▶ **SUPPLIED MATERIAL**
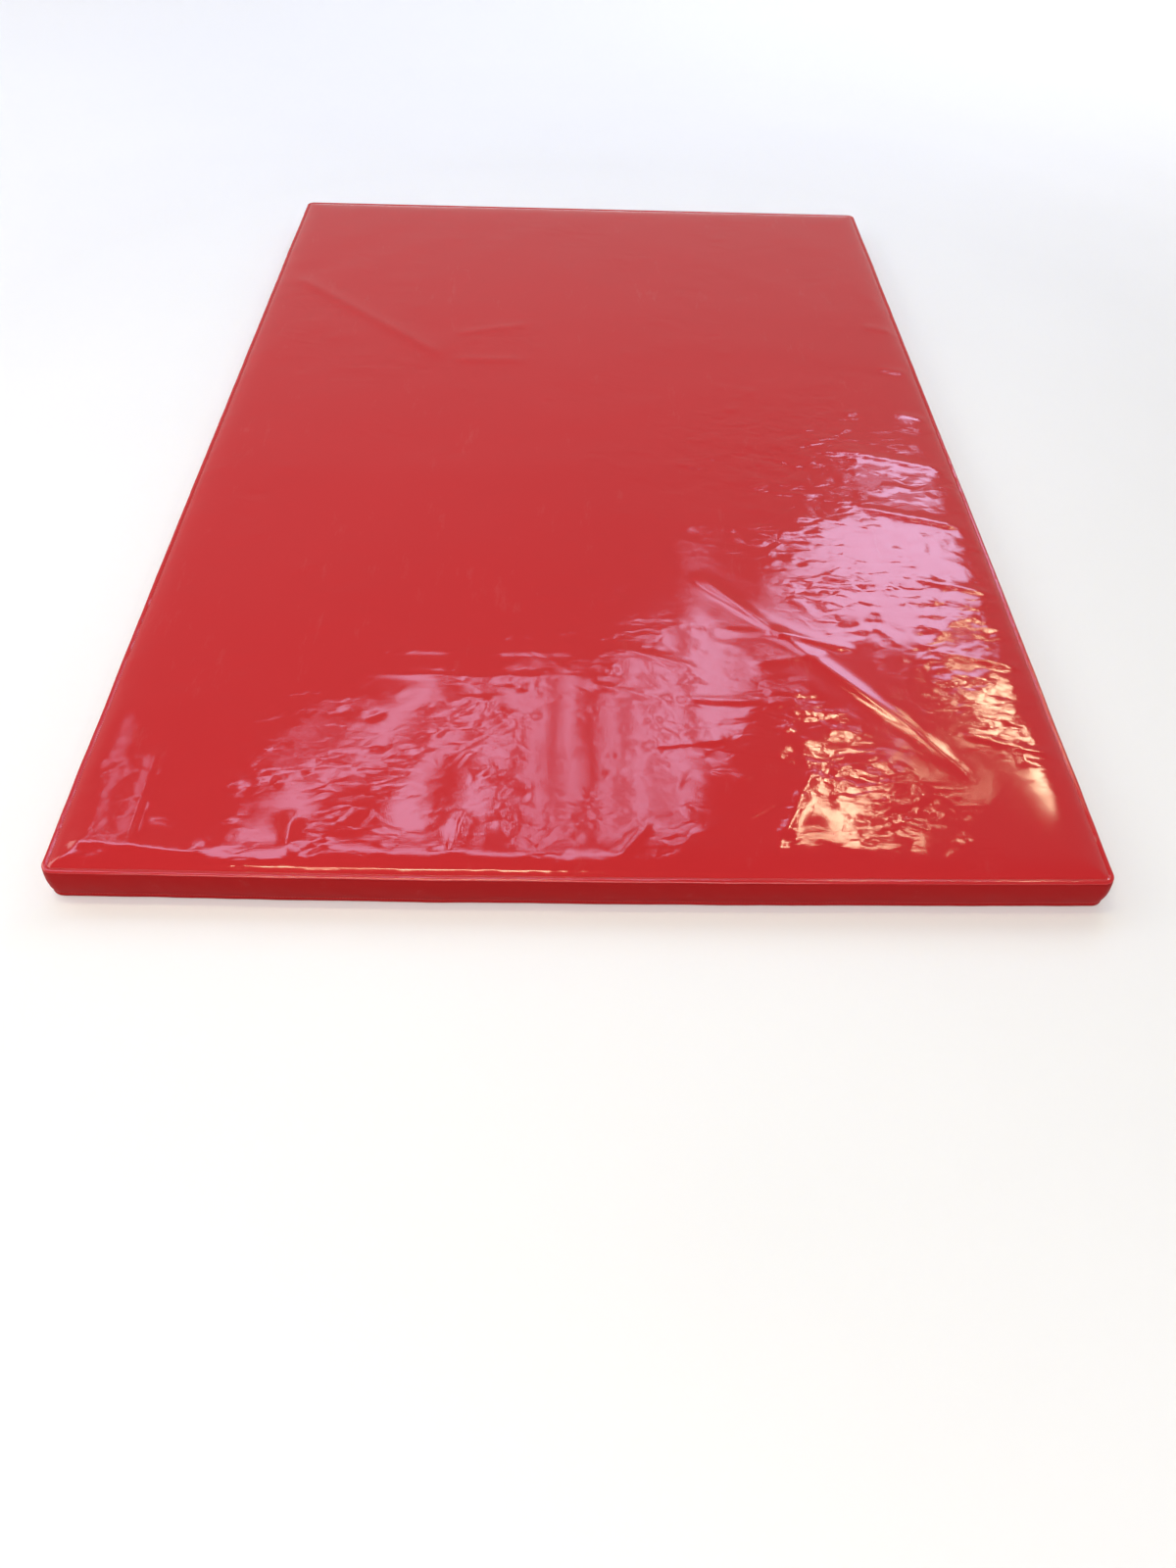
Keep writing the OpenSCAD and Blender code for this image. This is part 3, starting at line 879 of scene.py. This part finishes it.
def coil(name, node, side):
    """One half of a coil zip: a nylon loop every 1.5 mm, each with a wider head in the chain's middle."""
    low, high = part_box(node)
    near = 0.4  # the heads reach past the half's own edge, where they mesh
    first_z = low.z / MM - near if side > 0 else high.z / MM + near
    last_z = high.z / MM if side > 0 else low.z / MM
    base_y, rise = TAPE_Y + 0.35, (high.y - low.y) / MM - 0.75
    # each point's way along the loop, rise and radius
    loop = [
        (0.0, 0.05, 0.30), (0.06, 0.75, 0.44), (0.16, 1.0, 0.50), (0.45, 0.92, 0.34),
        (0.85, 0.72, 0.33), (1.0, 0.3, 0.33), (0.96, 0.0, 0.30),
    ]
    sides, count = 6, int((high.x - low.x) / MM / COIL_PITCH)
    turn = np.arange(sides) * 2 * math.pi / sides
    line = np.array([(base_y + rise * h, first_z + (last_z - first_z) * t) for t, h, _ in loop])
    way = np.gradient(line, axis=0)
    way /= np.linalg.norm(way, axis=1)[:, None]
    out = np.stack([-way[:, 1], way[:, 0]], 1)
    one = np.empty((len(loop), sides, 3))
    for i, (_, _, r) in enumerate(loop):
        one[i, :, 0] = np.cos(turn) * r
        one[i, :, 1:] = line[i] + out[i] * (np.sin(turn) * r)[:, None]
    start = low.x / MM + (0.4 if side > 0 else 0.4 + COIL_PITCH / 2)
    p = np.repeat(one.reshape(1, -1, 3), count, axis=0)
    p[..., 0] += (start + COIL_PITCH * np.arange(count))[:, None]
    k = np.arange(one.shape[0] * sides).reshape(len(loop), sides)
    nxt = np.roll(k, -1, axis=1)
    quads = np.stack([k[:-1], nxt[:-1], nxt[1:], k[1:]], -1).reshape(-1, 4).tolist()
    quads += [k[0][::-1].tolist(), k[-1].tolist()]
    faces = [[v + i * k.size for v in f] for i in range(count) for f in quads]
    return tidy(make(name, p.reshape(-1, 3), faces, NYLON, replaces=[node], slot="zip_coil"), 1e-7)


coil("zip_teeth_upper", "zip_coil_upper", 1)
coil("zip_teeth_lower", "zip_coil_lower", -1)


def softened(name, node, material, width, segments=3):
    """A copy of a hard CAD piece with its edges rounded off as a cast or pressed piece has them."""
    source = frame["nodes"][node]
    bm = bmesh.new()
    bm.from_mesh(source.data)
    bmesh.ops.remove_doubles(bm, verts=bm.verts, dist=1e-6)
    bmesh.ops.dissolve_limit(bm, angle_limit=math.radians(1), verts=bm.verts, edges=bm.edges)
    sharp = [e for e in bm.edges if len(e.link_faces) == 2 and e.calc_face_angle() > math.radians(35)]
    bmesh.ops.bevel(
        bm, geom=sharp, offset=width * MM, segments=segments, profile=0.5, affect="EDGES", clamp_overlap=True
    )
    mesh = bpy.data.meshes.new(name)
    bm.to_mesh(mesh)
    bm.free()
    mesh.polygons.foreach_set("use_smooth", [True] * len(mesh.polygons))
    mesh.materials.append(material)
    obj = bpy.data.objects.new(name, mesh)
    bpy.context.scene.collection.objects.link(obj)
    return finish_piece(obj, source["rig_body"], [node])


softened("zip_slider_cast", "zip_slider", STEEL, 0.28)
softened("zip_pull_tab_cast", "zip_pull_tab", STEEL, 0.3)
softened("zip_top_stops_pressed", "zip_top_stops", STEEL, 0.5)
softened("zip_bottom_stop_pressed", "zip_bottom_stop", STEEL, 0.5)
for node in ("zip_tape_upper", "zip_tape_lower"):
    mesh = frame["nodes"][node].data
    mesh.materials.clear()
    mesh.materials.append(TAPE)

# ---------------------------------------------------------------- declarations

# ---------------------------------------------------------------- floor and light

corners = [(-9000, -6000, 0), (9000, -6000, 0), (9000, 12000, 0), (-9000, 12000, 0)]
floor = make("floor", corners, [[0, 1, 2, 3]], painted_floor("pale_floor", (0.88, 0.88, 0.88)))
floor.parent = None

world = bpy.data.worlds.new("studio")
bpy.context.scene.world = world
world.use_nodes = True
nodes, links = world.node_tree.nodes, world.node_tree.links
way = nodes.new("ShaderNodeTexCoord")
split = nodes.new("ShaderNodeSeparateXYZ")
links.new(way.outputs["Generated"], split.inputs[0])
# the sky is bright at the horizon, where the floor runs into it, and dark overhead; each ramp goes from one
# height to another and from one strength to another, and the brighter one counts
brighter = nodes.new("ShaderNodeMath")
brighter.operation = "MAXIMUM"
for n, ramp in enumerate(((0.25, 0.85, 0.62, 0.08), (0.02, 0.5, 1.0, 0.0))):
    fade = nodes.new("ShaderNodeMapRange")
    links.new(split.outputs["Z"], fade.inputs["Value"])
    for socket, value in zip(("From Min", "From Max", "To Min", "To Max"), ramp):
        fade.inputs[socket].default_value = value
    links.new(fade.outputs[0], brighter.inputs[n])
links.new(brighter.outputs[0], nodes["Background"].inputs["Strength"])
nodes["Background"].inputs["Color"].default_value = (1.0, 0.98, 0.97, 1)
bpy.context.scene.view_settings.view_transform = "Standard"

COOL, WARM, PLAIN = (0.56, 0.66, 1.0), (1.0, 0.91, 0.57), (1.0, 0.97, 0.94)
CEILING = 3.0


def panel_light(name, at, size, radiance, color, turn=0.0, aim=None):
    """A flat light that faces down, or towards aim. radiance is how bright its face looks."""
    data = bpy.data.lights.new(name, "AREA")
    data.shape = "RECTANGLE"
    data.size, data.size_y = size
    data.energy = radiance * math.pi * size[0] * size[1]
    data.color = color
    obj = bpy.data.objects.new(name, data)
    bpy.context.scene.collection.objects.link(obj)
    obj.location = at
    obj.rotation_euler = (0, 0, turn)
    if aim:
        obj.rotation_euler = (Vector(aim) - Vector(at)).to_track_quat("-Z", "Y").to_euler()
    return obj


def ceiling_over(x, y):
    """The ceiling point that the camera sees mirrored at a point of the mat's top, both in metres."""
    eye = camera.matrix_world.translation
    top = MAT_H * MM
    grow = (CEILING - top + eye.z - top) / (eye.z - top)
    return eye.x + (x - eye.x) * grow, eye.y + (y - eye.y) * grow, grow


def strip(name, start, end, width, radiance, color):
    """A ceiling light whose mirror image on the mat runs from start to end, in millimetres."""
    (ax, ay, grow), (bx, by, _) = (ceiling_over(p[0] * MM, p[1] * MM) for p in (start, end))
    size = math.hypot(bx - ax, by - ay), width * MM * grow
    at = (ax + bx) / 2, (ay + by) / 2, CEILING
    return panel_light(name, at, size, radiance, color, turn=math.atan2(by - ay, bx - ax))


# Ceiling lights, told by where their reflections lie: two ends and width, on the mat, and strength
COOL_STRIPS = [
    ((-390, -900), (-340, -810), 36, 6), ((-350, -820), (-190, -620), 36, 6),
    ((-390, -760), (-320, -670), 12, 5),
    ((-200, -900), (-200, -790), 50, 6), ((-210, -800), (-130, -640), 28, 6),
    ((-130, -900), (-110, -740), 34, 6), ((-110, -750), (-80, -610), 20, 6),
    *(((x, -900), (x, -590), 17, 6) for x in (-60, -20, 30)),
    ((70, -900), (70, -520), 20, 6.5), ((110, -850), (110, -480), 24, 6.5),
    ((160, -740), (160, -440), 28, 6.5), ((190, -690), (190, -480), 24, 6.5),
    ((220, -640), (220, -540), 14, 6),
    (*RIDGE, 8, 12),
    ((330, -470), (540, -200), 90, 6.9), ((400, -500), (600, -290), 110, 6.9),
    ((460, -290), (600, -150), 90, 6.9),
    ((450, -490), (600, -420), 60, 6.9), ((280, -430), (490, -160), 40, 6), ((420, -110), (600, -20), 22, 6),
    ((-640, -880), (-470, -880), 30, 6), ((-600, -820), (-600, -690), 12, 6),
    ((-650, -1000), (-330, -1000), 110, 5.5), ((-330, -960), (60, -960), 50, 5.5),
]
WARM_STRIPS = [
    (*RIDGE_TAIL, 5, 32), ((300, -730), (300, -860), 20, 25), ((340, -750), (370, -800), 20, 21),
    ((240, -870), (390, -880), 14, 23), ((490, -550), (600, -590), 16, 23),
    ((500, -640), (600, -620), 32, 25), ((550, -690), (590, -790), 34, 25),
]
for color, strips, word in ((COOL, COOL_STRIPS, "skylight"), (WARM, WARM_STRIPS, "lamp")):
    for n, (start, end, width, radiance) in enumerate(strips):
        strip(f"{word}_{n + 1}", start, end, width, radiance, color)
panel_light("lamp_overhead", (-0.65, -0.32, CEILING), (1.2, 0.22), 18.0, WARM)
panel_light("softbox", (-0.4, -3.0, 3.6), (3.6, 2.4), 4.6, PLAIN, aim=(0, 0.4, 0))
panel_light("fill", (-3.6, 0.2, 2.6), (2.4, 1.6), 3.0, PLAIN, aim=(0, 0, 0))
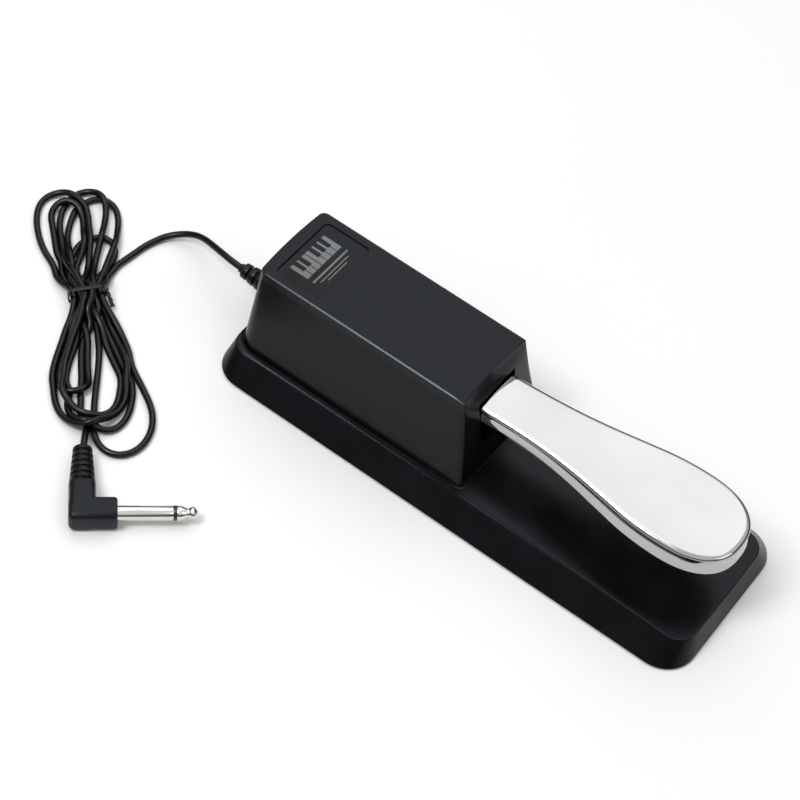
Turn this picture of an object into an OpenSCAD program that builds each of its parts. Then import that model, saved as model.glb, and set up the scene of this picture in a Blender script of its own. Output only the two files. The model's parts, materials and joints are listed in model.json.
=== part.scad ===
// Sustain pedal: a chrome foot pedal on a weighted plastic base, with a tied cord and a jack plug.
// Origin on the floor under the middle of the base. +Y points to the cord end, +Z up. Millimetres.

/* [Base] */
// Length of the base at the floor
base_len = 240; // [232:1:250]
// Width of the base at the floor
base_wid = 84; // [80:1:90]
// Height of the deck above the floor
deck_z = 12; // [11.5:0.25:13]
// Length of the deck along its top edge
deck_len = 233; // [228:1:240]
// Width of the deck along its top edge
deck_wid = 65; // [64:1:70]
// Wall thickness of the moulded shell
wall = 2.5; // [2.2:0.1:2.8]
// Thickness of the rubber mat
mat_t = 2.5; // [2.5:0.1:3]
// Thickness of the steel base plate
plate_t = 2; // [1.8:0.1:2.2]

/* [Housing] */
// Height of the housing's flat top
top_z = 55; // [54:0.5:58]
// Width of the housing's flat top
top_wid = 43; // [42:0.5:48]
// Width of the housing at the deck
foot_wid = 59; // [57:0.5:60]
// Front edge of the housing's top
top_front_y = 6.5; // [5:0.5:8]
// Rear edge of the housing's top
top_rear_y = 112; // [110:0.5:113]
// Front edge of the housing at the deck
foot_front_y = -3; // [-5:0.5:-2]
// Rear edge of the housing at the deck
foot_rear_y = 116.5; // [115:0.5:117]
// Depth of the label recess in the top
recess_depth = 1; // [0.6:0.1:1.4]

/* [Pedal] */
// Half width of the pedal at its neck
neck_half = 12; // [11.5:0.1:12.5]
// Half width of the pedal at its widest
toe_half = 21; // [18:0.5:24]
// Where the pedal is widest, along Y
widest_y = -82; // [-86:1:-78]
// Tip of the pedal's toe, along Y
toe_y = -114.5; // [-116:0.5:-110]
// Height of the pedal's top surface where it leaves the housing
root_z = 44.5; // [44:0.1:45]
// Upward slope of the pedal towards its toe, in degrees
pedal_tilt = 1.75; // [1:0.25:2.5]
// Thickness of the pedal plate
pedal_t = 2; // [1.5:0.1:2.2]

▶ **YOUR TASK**
Gather and copy every line of the data in which the string "that" is found.

▶ **EXERCISE RESULT**
    """A flat light that faces down, or towards aim. radiance is how bright its face looks."""
    """The ceiling point that the camera sees mirrored at a point of the mat's top, both in metres."""
Turn this picture of an object into an OpenSCAD program that builds each of its parts. Then import that model, saved as model.glb, and set up the scene of this picture in a Blender script of its own. Output only the two files. The model's parts, materials and joints are listed in model.json.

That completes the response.